Some of the studies presented considered the presence of cookie banners and, occasionally, their correct functioning with the help of OpenWPM [1921]. In doing so, Kampanos and Shahandashti found that 61% of the 14,650 Greek websites studied and 70% of the 17,737 UK websites stored third-party cookies. Sheil and Malone showed that 57.14% of 3,735 visited Irish websites set third-party cookies. In the GHW, this was the case for only 19.75% of websites. This reduced number of stored third-party cookies might be also again due to the GDPR and national privacy policies regarding cookies in the DACH region. However, at the time of the [19] and [20] studies, the GDPR already applied in the EU member states of Greece and Ireland, so their results are surprising.

Among 30,520 domains studied, Rizzo et al. found at least one form of fingerprinting in 2.76% of the cases [56]. Cheng were able to detect canvas fingerprinting on 18.61% (+17.78 more than in GHW), canvas font fingerprinting on 4.97% (+4.92), audio fingerprinting on 4.12% (+3.55%), and WebRTC fingerprinting on 4.28% (+4.22%) of the Alexa top 10,000 websites visited [57].

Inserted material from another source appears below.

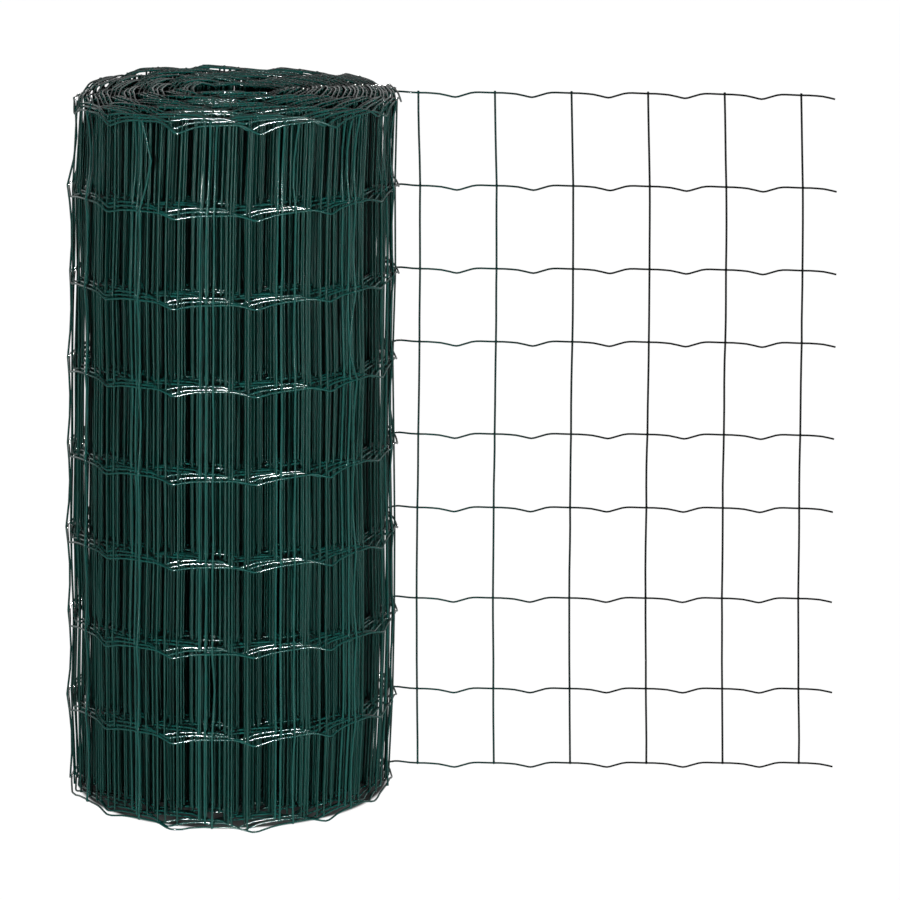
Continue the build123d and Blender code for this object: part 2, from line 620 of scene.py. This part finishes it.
@dataclass
class LineWire:
    """One of the long wires, crimped once in each mesh.

    Its row is counted from the bottom. A share is a part of a mesh, counted from the mesh's
    inner stay towards the free end.
    """

    layout: FenceLayout
    row: int

    # Shares at which the centre line has points, where it shows and deep in the roll
    SHARES = (0.0, 0.10, 0.20, 0.28, 0.38, 0.44, 0.48, 0.52, 0.58, 0.68, 0.74, 0.80, 0.90)
    INNER_SHARES = (0.0, 0.20, 0.38, 0.48, 0.58, 0.74, 0.88)
    INNER_PLACE = 60
    INNER_TAIL = 0.3

    # Crimp as a drop at each share, in parts of its depth, and the deeper crimps of the top wire
    CRIMP_SHARE = (0.0, 0.10, 0.18, 0.28, 0.38, 0.44, 0.48, 0.52, 0.58, 0.68, 0.74, 0.80, 0.90, 1.0)
    CRIMP_DROP = (0.0, 0.02, 0.10, 0.27, 0.64, 0.90, 1.0, 0.90, 0.58, 0.06, -0.09, -0.11, -0.05, 0.0)
    EDGE_MESHES = 30
    EDGE_DIP = 0.75

    # Corner that a wound wire makes at each crimp: its limits, and how much of it is left in the
    # innermost turns and at the roll's left and right
    CORNER_FROM = 0.6
    KINK_LIMIT = 6.5 * MM
    KINK_ANGLE = 0.6
    INNER_CORNER = 0.6
    ASIDE_CORNER = 0.4
    ASIDE_LOSS = 0.3
    ASIDE_LOSS_OVER = 0.15

    def places(self) -> np.ndarray:
        """Find the places of the points of the centre line.

        Returns:
            Places from the cut tip to the inner end.
        """
        lay = self.layout
        last_free = 1 - lay.free_stays
        tip = last_free - lay.free_tail / lay.mesh
        shown = [k - share for k in range(last_free, self.INNER_PLACE) for share in self.SHARES]
        inner = [k - share for k in range(self.INNER_PLACE, lay.last_stay + 1)
                 for share in self.INNER_SHARES]
        everything = np.unique(np.round(np.array([*shown, *inner]), 5))
        return everything[(everything >= tip) & (everything <= lay.last_stay + self.INNER_TAIL)]

    def kink(self, place: np.ndarray, share: np.ndarray, cell: np.ndarray) -> np.ndarray:
        """How far the wire stands out between its welds, where it bends at its crimps.

        Args:
            place: Places along the fence.
            share: Share of each place in its mesh.
            cell: Number of its mesh.

        Returns:
            Distance outwards for each place.
        """
        lay = self.layout
        radius = lay.radius_at(place)
        girth = radius / lay.outer_turn
        off = np.minimum(share, 1 - share) * lay.mesh / radius
        corner = np.where(place > self.CORNER_FROM, lay.corner[self.row][cell], 0.0)
        corner = corner * (self.INNER_CORNER + (1 - self.INNER_CORNER) * girth)
        aside = self.ASIDE_CORNER - self.ASIDE_LOSS * smooth_step((1 - girth) / self.ASIDE_LOSS_OVER)
        corner = corner * (aside + (1 - aside) * np.abs(np.sin(lay.heading(place))))
        bulge = radius * (1 / np.cos(np.minimum(off, self.KINK_ANGLE)) - 1)
        return corner * np.minimum(bulge, self.KINK_LIMIT)

    def centre(self, place: np.ndarray) -> tuple[np.ndarray, np.ndarray]:
        """Centre line of the wire at places along the fence.

        Args:
            place: Places along the fence.

        Returns:
            Points, one row each, and unit directions out of the roll as x and y.
        """
        lay, row = self.layout, self.row
        share = np.ceil(place) - place
        drop = np.interp(share, self.CRIMP_SHARE, self.CRIMP_DROP)
        cell = np.clip(np.ceil(place).astype(int), 0, lay.last_stay + 1)
        dip = np.where(place > 0, lay.dip[row][cell], 1.0)
        if row == lay.rows - 1:
            dip = np.where((place > 1) & (place < self.EDGE_MESHES), dip + self.EDGE_DIP, dip)
        out = (self.kink(place, share, cell) + lay.at_welds(lay.shift_out, place)
               + lay.at_welds(lay.row_out[row], place))
        flat, away = lay.plan(place, out, lay.at_welds(lay.shift_along, place))
        wound = smooth_step(place / lay.LOOSE_OVER)
        flat = flat + (wound * lay.dent(row, flat))[:, None] * away
        flat[:, 0] += ((1 - wound) * lay.row_slips[row] + wound * lay.roll_slips[row]) * MM
        up = lay.height(row, place) - dip * drop * lay.crimp_depth + lay.at_welds(lay.row_up[row], place)
        up = np.maximum(up, lay.line_radius)
        return lay.settle(np.column_stack([flat, up]), place), away

    def path(self) -> np.ndarray:
        """Centre line of the whole wire, one row a point."""
        return self.centre(self.places())[0]

    def weld(self, place: float) -> tuple[np.ndarray, np.ndarray, np.ndarray]:
        """Weld of this wire with a stay.

        Args:
            place: Place of the stay along the fence.

        Returns:
            Middle of the line wire there, direction along it, and direction out of the roll.
        """
        points, away = self.centre(np.array([float(place)]))
        out_way = np.array([away[0, 0], away[0, 1], 0.0])
        run_way = np.array([-away[0, 1], away[0, 0], 0.0])
        return points[0], run_way, out_way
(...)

Samarasinghe et al. focused on 150,244 websites from 206 different countries, each run by governments [18]. During their investigation with OpenWPM, they found known third-party tracking cookies on 13.7% of the web pages. In the GHW, depending on how the type of cookie was determined, 8.15% (−5.55%) were identified to have potential third-party tracking cookies according to the name database, 4.66% (−9.04) according to Disconnect, and 10.69% (−3.01) according to all hostname block lists. In addition, Samarasinghe et al. identified known trackers on 29.9% of the examined websites [18]. A study of Gotze et al. showed that up to 90% of all websites provided by governments of a G20 country stored third-party cookies without the consent of the website visitor [1]. This is up to 70.25% more than in the GHW.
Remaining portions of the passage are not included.